Alison was a traditional academic; there’s no blog or Twitter feed, only her academic articles to remember her by. She was invisible to most of you because she wrote papers for people like me: research educators who work with PhD students. Her papers are some of the most cited in the field because they changed the way we think about, and theorise, PhD study. Most are written with a light touch; none are dense and incomprehensible and I think it’s significant that her best work was done in collaboration with others. Once you know her ‘style’, the influence of her thinking is clear, but it is a mark of her scholarship that the papers seem enriched by her presence, not saturated.
Many research educators have taken up and used the ideas developed by Alison and her collaborators. I have no doubt that if you have gone to a good workshop on writing or supervision you have come under their beneficial influence. Alison’s ideas on identity, the lingering effects of trauma, gender, the nature of scholarship and power have been, and still are, crucial to my work here on the Thesis Whisperer. One of the driving ideas behind this blog has been to make these ideas, along with the ideas of many other scholars (such as Pat Thomson, who has also written a lovely blog post about Alison too) more visible to PhD students themselves.

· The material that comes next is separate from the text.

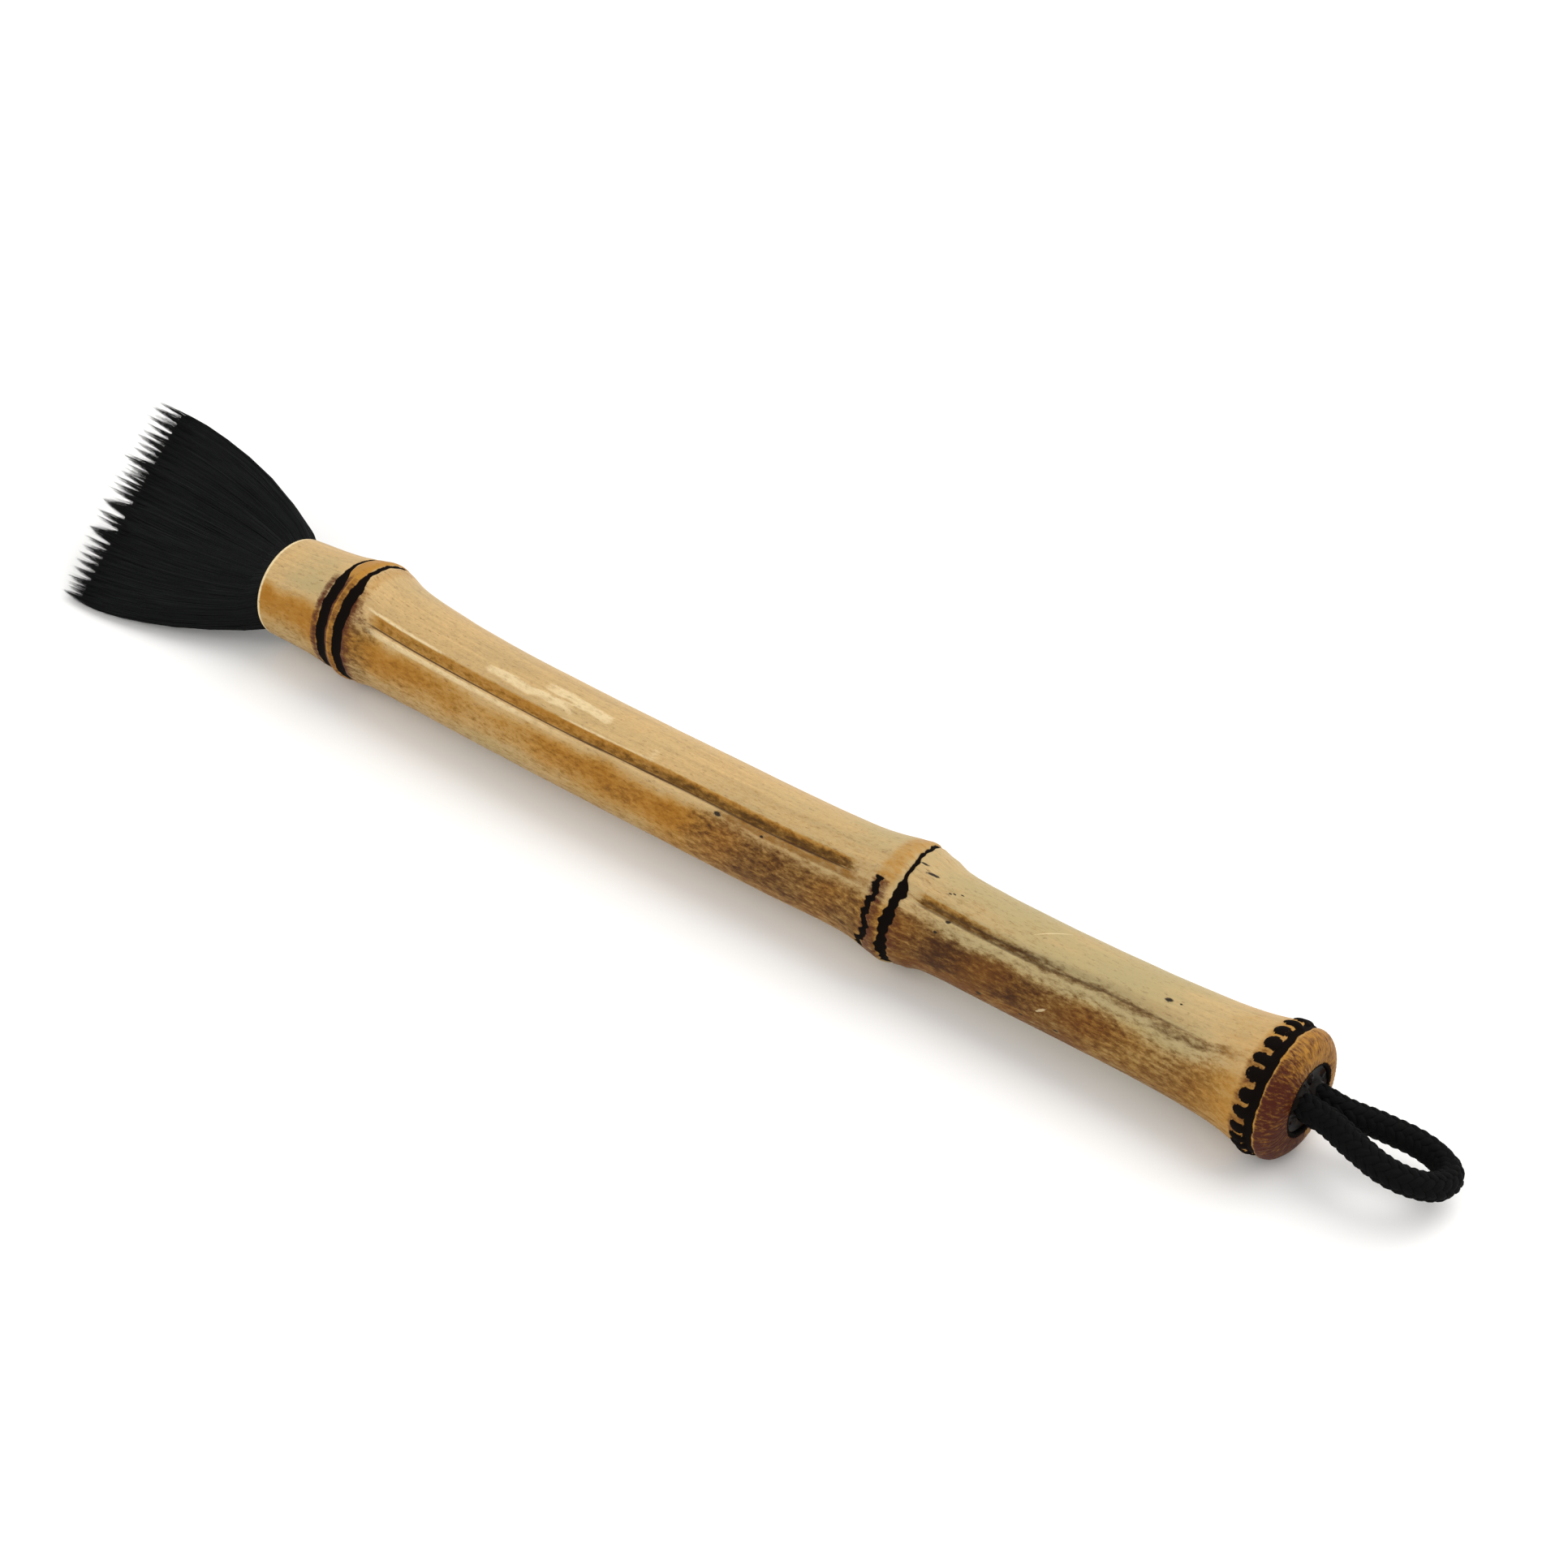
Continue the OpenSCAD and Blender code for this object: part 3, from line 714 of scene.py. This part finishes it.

I have often included links through to Alison’s original papers, but if you are interested in doing a little downloading after reading this post, I strongly encourage you to try them yourself. It seems Mary-Helen and I have the same taste because my two favourites are the same as hers: “Forged in Fire: Narratives of Trauma in PhD Supervision Pedagogy” (Lee & Williams 1999) and the fearsomely titled “The PhD and the Autonomous Self: Gender, Rationality and Postgraduate Pedagogy” (Johnson, Lee & Green 2000).
Thank you Alison. You are already sadly missed.